Luxembourg has a shortage of skilled labour. Its main challenge is to recruit and retain talent from ever greater distances. By 2030, the country will need 300,000 new employees, a third of whom will be new arrivals. So we need to put strategies in place to recruit, but also and above all to retain employees. How are the grand duchy's main employers doing? That was the subject of the Paperjam+Delano Business Club 10x6 conference on 24 January.
Recruitment in seven steps or seven days
Amazon Europe’s human resources director, , pointed out that when you place an order on their site, more than 50 different professions may be involved in the process right up to the delivery of your order. What counts for Amazon, more than recruitment, is retaining its talent. That’s why there are between five and seven interviews before they make an offer to candidates, Posty said. The aim is to make sure the company has found the right person, and then to give them the option of changing career within the company through a wide range of vertical and horizontal training programmes. Numerous opportunities are put in place to allow talent to develop. It’s not unusual at Amazon for blue-collar workers to rise to senior management positions.
Dussmann's HR marketing project manager, Christelle Noel, began her speech by giving the audience a mission: to find 40 security guards to hire. As the theme tune from the film “Mission Impossible” played in the background and the HR expert continued her speech, the difficulty of the assignments presented on the screen intensifies. What did she highlight? The often very tight deadlines: recruitment (of which there are many) often has to be completed in less than a week. How do you combine quantity and speed, especially when candidates apply without a standard covering letter or CV? To meet this challenge, an in-house application management tool has been set up to get to know the candidates as well as possible (where they live, when they can travel), as well as a unit that acts as a link between HR and onsite operations. Add to this the pre-validation of applications (out of just over 9,000 received per year) and on-the-job training, and the result is quite astonishing: 1,900 new employees in 2023.
Re-enchanting work
This is what , human resources director at BGL BNP Paribas, is proposing. After a rather telling observation: employees attach more importance to their private lives than to their professional lives. The ‘hustle culture’, which used to be synonymous with over-productivity and ultra-performance, has slowly but surely given way to the ‘break culture’, one of the main movements of which is ‘quiet quitting’, which consists of not doing too much at work. But what does re-enchanting work actually mean?
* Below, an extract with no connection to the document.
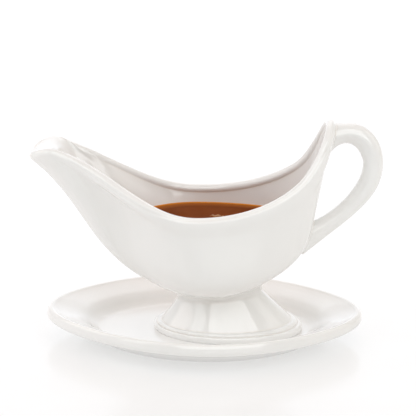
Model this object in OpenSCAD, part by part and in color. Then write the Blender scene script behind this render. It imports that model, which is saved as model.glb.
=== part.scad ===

Firstly, create a working environment that makes staff want to be in the office and that provides something more than when they are teleworking. Cultivate the team spirit by creating--as is the case at BGL BNP Paribas--friendship or sports circles in which employees can share their passions. And then, of course, giving meaning back to work by playing on the usefulness, values and sense of fulfilment of the job for the employee himself, but also for society.
All the HR experts present agreed that knowing employees’ values, giving meaning to their jobs and establishing a culture are major factors in retaining talent.
The head of human resources at the Robert Schuman Hospitals Foundation, Karine Rollot, explained that the applause during covid quickly gave way to a definite lack of interest. Staff are now faced with increasing levels of incivility and aggression. The lack of recognition from the general public, combined with a loss of vocation and meaning in their work, and general fatigue, mean that the profession is no longer as attractive as it once was. Here again, training is emphasised at all levels. Training to manage conflicts, such as de-escalation, and to discover emerging professions while working.

Ann De Jonghe (Sodexo) spoke about diversity within the group and their desire to eradicate stereotypes and prejudices during the Paperjam+Delano Business Club 10x6 conference, 24 January 2024. Photo: Marie Russillo / Maison Moderne
Making friends with AI
It’s almost inevitable. How do we approach this digital transition? “Artificial intelligence excels in cognitive skills (data analysis), whereas humans will always be better at dealing with subjects that require emotional intelligence,” said Didier Lemeire, deputy head of business unit, HR & people management at Spuerkeess.
Collective power is required. Humans and AI must move forward hand in hand, not replacing each other, but complementing each other in different tasks.
The final word
As , head of people & culture at KPMG Luxembourg, reminded the audience, HR people are almost superheroes. Three-quarters of them still feel passionate about their job. It’s a multi-skilled, wide-ranging job that needs to focus on new ways of working to recruit and retain more and more talent. To do this, it is vital to get to know employees, give meaning to their work and maintain a healthy work/life balance. This will be explored in July during the conference.